Corruption au GRK : Price Waterhouse vient en renfort
Ça devient une habitude de faire appel à des organisations internationales pour un audit des problèmes structurels au sein de la Région du Kurdistan. Human Right Watch et Amesty International ont ainsi été accueillis à bras ouvert par le GRK pour leurs rapports sur les droits de l'homme et la liberté d'opinion. Cette fois-ci, comme toute la campagne électorale porte principalement sur la dénonciation de la corruption (il n'y a pas un parti qui ne la dénonce pas, à commencer par les partis au pouvoir), peut-être parce que Nawshirwan Mustafa et sa liste Goran opposée surtout à l'UPK ont donné le ton, le futur ex-Premier ministre, Nêçirvan Barzanî, qui avait régulièrement abordé ce problème tout au long de son mandat, a annoncé que la question serait analysée et observée sur le terrain par une organisation américaine, Price Waterhouse, spécialisée dans ce genre de problèmes. Cette ONG proposera aussi un plan de réforme dans l'administration, comme l'a expliqué fort modestement Nêrçirvan, toujours sur le ton : 'Nous, on sait pas, venez nous aider" : "Nous essayons d'oeuvrer sérieusement et selon une stratégie bien établie pour réformer l'administration. Notre expérience dans ce domaine est limitée et c'est pour cela que nous faisons appel à une compagnie internationale pour nous aider à préparer un plan d'action." (source AFP)
Nêçirvan Barzanî a donc "indiqué qu'un organe de lutte contre la corruption serait formé. Nous ne pouvons pas lutter contre ce phénomène en créant uniquement un organe de lutte ou en poursuivant en justice une ou deux personnes.

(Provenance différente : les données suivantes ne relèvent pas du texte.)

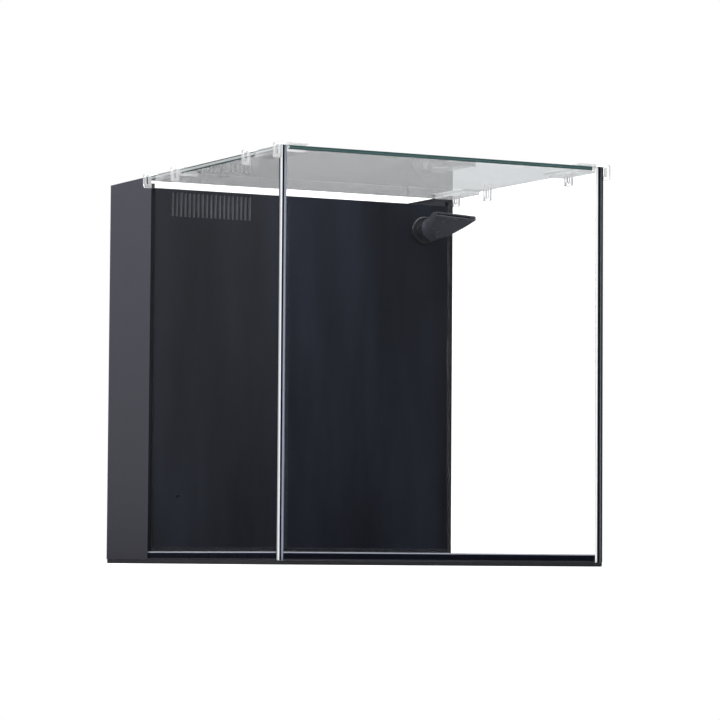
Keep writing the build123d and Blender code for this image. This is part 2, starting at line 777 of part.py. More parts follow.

Nous avons besoin d'une stratégie générale".
Ca, c'est sûr que pour l'organisation, la méthode et des mots aussi terribles que "stratégie générale", il vaut mieux faire appel aux autres. Mais ce que j'aime dans ce gouvernement bien kurde à 100%, c'est toujours le mélange de bonne volonté touchante, toujours prête à reconnaître ses erreurs, comme dans le cas des droits de l'homme : on sent toujours un certain ébahissement chez les directeurs des départements Moyen-Orient d'Amnesty et de HRW, quand leurs rapports critiques sont loués par les principaux leaders incriminés qui en plus les reçoivent personnellement et en les félicitant... Mais c'est aussi une façon habile et assez traditionnelle chez les Kurdes de faire arbitrer leurs litiges par des étrangers. Imbriqués comme ils sont entre liens tribaux, de partis, de fidélité de guerre, etc., si les Kurdes se mêlent entre eux de s'épurer, ça se terminerait probablement en pugilat : "Non mais qui c'est ce Djamshid qui vient me faire la morale, là ? Le Premier Ministre ? Et alors, il en est fier ? Tu sais combien elle a coûté sa villa ?" Bref...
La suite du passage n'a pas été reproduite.